The first time I was president was an executive committee for the ages: Doug was treasurer, I was president and Jim Leonard was secretary. Three MKs. The torch had been passed. Doug was in the States at the time, and Jim and I decided to pull a prank on him. We called him up and told him that all three of us had been elected, but that the body made a switch and elected him president. “No,” he said. “Nooo.”
That year was supposed to be a light one — at least that’s what Dad told me when he convinced me to stand for president. But before the month was out, we were slapped with an audit by the INSS, and that was only the first situation we faced in the most difficult year I’ve ever had as president. I soon learned to listen to Doug. God got us through, but Doug was one of His principal agents.
Doug was one of my favorite speakers. His biblical insights and ability to communicate them were so very edifying. He was our most sought-out workshop leader at the EBR Conferences.
But of all his qualities, the one that most stood out was his servant’s heart. I saw it in concern he constantly showed toward Renate. He was willing to let her study and take a backseat. I saw it in the fact that he never wanted to be president, but was willing to do a lot of the heavy lifting.

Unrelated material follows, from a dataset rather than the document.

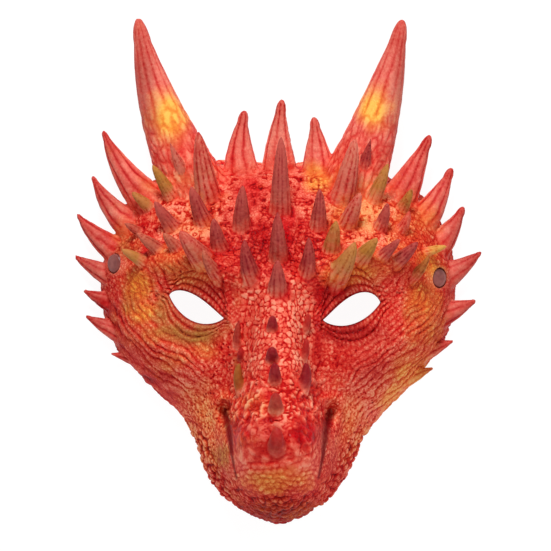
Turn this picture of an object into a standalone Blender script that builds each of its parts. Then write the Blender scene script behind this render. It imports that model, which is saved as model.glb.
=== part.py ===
# Dragon mask that lies face up on its back rim: one moulded foam shell and two strap rivets.
# Metres, +Z up. X is across the face, +Y runs from the chin to the horns, +Z leaves the face.
# The carving is a free form, so it is drawn in carving units, of which the mask is 280 high.

import bmesh
import bpy
import numpy as np
from math import cos, pi, sin
from mathutils import Matrix, Vector

# Driving sizes
MASK_HEIGHT = 0.280             # chin to horn tips
FOAM_WALL = 0.0055              # thickness of the moulded foam
RIVET_HEAD_DIAMETER = 0.0105
RIVET_HEAD_THICKNESS = 0.0018
RIVET_SHANK_DIAMETER = 0.0042
RIVET_FLANGE_DIAMETER = 0.0090  # clinched end inside the mask
RIVET_FLANGE_THICKNESS = 0.0014
RIVET_GRIP = 0.0040             # foam left between the two rivet seats
RIVET_SEAT_DEPTH = 0.0008       # how far the outer seat is let into the skin
SEAT_GAP = 0.0003               # between a rivet and its seats
SHANK_CLEARANCE = 0.0003        # round the shank, on the radius
SEAT_CLEARANCE = 0.0006         # round the head and the flange, on the radius
RIVET_CROWN = [(0.0, 0.0), (0.62, 0.0001), (0.9, 0.0004)]  # share of the radius, drop from the middle
RIVET_HEAD_EDGE = 0.0007        # height of the straight edge of the head
RIVET_ROOM_ABOVE = 0.012        # how far the rivet's room is cut on outside the skin
RIVET_ROOM_BELOW = 0.006        # and inside the mask
RIVET_SEGMENTS = 16
RIVET_SHARP_ANGLE = 0.6         # edges sharper than this stay crisp, in radians

# How finely the free form is turned into facets
FORM_CELLS = 96                 # grid cells across the face before meshing
MESH_VOXEL = 0.0013             # first even mesh of face and spikes together
OUTER_TRIANGLES = 7000          # facets left on the carved outside
CAVITY_CELLS = 60               # grid cells across the inside before thinning
CAVITY_TRIANGLES = 1500         # facets left on the plain inside
SMALLEST_EDGE = 0.0001          # points closer than this are merged
GRID_CROWDING = 0.85            # under one, the grid's rows lie closer together at the rim
SLOPE_STEP = 0.25               # step over which the skin's slope is measured

UNIT = MASK_HEIGHT / 280.0      # metres in one carving unit
RIM_LEVEL = 0.0                 # the flat back rim that the mask lies on

# Outline of the back rim round the face, clockwise from the top, without the fringe of spikes
RIM_POINTS = [
    (2, 60), (14, 61), (28, 63), (44, 60), (61, 53), (73, 48), (82, 41), (92, 26), (98, 8),
    (99, -14), (94, -36), (84, -51), (74.5, -63), (63.5, -74), (54, -84.5), (46.5, -97), (41, -110),
    (36, -118.5), (28, -127.5), (18.5, -134), (10, -138), (1, -140.3), (-9, -138), (-18, -134),
    (-27.5, -127.5), (-36.5, -119), (-41, -110), (-45.5, -97), (-49.5, -87), (-56, -77), (-66, -68.5),
    (-76, -58.5), (-89, -44), (-96, -26), (-98.5, -11), (-97, 5), (-90, 22), (-83, 36), (-74, 47),
    (-62, 55), (-47, 61), (-30, 62), (-14, 61),
]
FACE_CENTRE = (0.0, -30.0)      # the rim is seen whole from here

# Broad forms
DOME_HEIGHT = 60.0
DOME_ROUNDNESS = 0.6
RIM_ROUNDING = 40               # the higher, the later the skin turns down to the rim
SKIRT_DROP = 9.0                # how far the forms run on below the rim before it is cut flat
CAVITY_DROP = 13.0              # how far the space behind runs on, to come out below the forms
MUZZLE_TOP = [(60, 22), (40, 36), (20, 51), (0, 60), (-20, 67), (-40, 76), (-60, 86), (-78, 95),
              (-92, 99), (-104, 97), (-116, 91), (-128, 84), (-142, 76)]
MUZZLE_HALF_WIDTH = [(60, 12), (30, 14), (0, 16), (-30, 18), (-55, 20), (-75, 25), (-90, 28),
                     (-105, 27), (-118, 24), (-130, 20), (-142, 14)]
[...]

I saw it in a conversation we had with Kevin Bauder over lunch at an EBR conference. He was telling Kevin how missions in Brazil has changed. Before, we Americans were in the driver’s seat. We set the agenda. Now we needed to help Brazilians fulfill their vision of ministry. In fact, he asked his Brazilian coworker what his coworker’s dreams were because he was willing to do anything in his power to help him achieve them — to the point of driving him several hours each way to a preaching point every week. That put me under conviction more than any sermon I had ever heard preached.
He and Renate left a huge hole in Brazil when they were called to serve in the Home Office. And now that he’s gone, he leaves a huge hole in the Home Office. But the one that we are feeling most is the hole he leaves in our hearts.
Cancer is a ravenous evil. And it’s comforting to know that his struggle is over and he is in the glorious presence of our Lord. But I want to remind you and me that that’s not our blessed hope. Our blessed hope includes the resurrection of our bodies at the return of our Lord. The cancer that has taken Doug doesn’t get the last word. One day the puny little box he’s in will burst and Doug will come forth, radiant and whole, to be with our Lord, and us, forever and ever.
Jota, my friend, I’ll see you again in the flesh. And when I do, I want to hear more of your wonderful stories and, especially, of your wonderful Savior. Um abraço.